- _EXERCISE BRIEF_: Give back the exact lines spanning from the line with "extrude(hook_front.sketch, amount=-2 *" to the line with "obj.matrix_parent_inverse = Matrix.Identity(4)", with both of those lines included and no others.

>> Begin EXTRACTED MATERIAL

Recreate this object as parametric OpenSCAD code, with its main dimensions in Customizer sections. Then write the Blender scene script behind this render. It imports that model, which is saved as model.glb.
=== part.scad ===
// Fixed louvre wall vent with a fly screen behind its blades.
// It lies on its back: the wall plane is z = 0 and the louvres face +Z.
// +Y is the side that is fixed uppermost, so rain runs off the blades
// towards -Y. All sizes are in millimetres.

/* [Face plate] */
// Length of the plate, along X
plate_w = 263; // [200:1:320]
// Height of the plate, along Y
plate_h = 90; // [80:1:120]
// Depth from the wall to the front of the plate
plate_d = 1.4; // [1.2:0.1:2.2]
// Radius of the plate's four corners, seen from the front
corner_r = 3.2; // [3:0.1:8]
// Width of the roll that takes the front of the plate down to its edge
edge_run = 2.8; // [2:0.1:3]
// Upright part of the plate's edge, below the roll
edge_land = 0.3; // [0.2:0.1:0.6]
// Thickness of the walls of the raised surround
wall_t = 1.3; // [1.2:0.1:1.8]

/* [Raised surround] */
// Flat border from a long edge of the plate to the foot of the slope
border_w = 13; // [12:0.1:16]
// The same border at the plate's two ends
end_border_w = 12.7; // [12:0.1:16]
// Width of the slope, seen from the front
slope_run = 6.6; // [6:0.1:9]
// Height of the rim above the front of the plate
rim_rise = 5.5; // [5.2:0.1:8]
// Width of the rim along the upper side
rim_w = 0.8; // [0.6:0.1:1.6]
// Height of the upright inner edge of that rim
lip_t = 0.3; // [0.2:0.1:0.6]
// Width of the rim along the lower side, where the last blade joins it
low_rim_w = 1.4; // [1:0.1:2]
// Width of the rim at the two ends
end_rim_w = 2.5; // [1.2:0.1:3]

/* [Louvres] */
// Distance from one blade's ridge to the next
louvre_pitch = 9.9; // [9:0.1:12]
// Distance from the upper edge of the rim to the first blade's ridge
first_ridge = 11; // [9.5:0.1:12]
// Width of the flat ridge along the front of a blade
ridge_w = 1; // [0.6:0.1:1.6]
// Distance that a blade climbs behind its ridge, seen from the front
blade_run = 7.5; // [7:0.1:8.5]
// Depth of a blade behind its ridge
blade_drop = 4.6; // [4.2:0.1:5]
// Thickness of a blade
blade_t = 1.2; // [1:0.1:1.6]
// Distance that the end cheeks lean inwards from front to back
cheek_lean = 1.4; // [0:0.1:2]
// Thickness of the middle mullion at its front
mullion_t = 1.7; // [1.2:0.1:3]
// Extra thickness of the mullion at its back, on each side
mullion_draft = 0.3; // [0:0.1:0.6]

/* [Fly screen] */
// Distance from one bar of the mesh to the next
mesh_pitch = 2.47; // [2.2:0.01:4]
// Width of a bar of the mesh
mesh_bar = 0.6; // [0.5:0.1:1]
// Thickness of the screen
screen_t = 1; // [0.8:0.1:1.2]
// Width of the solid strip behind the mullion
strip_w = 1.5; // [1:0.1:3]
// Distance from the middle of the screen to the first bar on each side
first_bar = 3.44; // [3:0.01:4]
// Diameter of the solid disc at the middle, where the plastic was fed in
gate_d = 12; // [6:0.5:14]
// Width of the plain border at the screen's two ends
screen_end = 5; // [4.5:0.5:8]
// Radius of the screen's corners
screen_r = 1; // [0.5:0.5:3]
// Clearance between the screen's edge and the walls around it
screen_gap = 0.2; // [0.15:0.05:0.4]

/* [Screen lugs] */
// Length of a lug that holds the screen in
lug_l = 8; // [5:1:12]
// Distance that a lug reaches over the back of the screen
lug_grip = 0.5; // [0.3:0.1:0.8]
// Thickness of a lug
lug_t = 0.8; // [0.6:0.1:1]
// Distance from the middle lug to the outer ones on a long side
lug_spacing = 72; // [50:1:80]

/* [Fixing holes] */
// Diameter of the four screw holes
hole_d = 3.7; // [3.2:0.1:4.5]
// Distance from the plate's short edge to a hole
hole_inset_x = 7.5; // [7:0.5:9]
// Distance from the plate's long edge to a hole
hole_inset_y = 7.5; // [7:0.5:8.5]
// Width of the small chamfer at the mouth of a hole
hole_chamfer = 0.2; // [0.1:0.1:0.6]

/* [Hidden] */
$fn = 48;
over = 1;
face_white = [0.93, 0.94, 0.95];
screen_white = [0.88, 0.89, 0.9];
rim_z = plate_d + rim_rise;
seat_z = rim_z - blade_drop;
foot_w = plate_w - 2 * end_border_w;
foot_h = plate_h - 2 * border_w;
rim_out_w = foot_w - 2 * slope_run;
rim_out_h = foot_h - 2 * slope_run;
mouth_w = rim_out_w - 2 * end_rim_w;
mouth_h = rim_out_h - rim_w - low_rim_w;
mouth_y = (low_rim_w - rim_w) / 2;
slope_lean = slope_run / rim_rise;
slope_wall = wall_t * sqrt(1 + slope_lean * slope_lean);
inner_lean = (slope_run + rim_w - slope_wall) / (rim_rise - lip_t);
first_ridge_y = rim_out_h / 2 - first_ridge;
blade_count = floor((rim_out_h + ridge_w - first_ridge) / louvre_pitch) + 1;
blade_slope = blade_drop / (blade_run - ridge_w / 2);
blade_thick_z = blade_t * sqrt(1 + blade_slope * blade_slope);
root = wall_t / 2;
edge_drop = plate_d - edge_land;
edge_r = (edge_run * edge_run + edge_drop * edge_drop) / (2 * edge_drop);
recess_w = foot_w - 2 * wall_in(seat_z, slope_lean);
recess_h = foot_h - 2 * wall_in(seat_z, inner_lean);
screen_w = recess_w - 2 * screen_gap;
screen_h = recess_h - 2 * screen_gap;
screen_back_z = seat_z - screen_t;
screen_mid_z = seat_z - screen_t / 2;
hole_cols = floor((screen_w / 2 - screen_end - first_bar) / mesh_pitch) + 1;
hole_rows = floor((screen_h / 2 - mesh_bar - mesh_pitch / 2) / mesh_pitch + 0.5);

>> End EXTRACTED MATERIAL
>> Begin EXTRACTED MATERIAL

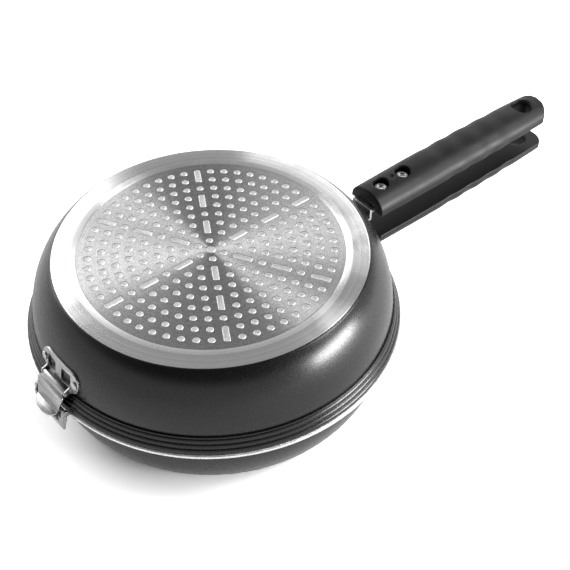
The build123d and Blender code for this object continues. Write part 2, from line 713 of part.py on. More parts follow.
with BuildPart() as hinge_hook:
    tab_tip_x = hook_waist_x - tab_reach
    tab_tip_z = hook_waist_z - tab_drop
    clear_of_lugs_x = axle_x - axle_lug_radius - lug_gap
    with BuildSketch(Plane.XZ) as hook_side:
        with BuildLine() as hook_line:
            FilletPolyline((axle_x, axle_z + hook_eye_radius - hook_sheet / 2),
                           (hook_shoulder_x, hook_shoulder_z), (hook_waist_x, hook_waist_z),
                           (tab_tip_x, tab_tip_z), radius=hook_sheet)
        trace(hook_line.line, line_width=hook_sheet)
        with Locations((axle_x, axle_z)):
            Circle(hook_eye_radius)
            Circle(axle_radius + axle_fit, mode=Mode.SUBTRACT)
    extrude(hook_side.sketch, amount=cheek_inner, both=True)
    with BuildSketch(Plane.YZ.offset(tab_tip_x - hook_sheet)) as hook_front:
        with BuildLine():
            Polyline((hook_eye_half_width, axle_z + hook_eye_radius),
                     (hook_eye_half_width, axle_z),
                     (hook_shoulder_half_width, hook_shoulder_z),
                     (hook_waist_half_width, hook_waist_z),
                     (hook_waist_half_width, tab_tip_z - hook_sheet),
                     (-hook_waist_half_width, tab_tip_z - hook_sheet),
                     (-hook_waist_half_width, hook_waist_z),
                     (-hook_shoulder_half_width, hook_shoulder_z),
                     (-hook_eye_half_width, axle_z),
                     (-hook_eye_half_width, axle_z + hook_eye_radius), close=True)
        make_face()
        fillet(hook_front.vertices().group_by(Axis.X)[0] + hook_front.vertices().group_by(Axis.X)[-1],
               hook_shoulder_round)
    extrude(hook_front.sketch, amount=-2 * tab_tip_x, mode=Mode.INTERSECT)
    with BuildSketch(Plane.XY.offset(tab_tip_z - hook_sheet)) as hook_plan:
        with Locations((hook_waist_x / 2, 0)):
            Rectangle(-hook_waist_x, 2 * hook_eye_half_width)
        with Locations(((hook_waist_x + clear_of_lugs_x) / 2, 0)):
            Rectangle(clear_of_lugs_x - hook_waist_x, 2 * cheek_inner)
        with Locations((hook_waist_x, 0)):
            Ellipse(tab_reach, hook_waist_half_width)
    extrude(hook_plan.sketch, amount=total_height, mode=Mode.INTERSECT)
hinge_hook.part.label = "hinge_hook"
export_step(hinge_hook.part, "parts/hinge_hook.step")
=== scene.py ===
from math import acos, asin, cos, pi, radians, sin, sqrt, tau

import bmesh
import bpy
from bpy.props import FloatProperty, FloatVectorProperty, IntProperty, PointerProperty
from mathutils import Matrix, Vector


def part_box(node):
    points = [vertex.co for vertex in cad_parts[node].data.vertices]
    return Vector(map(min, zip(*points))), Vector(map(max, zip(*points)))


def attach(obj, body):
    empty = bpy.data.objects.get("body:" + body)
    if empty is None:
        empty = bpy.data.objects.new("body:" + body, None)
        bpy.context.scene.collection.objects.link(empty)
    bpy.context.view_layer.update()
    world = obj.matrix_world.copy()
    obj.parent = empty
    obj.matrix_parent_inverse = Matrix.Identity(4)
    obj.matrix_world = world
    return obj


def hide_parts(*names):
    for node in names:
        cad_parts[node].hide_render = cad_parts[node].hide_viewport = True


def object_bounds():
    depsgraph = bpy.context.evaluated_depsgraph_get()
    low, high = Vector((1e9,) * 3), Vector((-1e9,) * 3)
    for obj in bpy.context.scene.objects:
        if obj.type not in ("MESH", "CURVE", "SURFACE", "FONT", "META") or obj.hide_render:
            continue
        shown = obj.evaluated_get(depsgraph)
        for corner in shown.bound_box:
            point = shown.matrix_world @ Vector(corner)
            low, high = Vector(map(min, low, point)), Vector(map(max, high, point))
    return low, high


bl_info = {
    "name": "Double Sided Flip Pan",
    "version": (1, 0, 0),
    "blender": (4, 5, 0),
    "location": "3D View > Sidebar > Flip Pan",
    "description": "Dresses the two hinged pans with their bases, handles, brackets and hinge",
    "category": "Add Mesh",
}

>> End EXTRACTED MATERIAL

- _RESPONSE TO THIS TASK_:
    extrude(hook_front.sketch, amount=-2 * tab_tip_x, mode=Mode.INTERSECT)
    with BuildSketch(Plane.XY.offset(tab_tip_z - hook_sheet)) as hook_plan:
        with Locations((hook_waist_x / 2, 0)):
            Rectangle(-hook_waist_x, 2 * hook_eye_half_width)
        with Locations(((hook_waist_x + clear_of_lugs_x) / 2, 0)):
            Rectangle(clear_of_lugs_x - hook_waist_x, 2 * cheek_inner)
        with Locations((hook_waist_x, 0)):
            Ellipse(tab_reach, hook_waist_half_width)
    extrude(hook_plan.sketch, amount=total_height, mode=Mode.INTERSECT)
hinge_hook.part.label = "hinge_hook"
export_step(hinge_hook.part, "parts/hinge_hook.step")
=== scene.py ===
from math import acos, asin, cos, pi, radians, sin, sqrt, tau

import bmesh
import bpy
from bpy.props import FloatProperty, FloatVectorProperty, IntProperty, PointerProperty
from mathutils import Matrix, Vector


def part_box(node):
    points = [vertex.co for vertex in cad_parts[node].data.vertices]
    return Vector(map(min, zip(*points))), Vector(map(max, zip(*points)))


def attach(obj, body):
    empty = bpy.data.objects.get("body:" + body)
    if empty is None:
        empty = bpy.data.objects.new("body:" + body, None)
        bpy.context.scene.collection.objects.link(empty)
    bpy.context.view_layer.update()
    world = obj.matrix_world.copy()
    obj.parent = empty
    obj.matrix_parent_inverse = Matrix.Identity(4)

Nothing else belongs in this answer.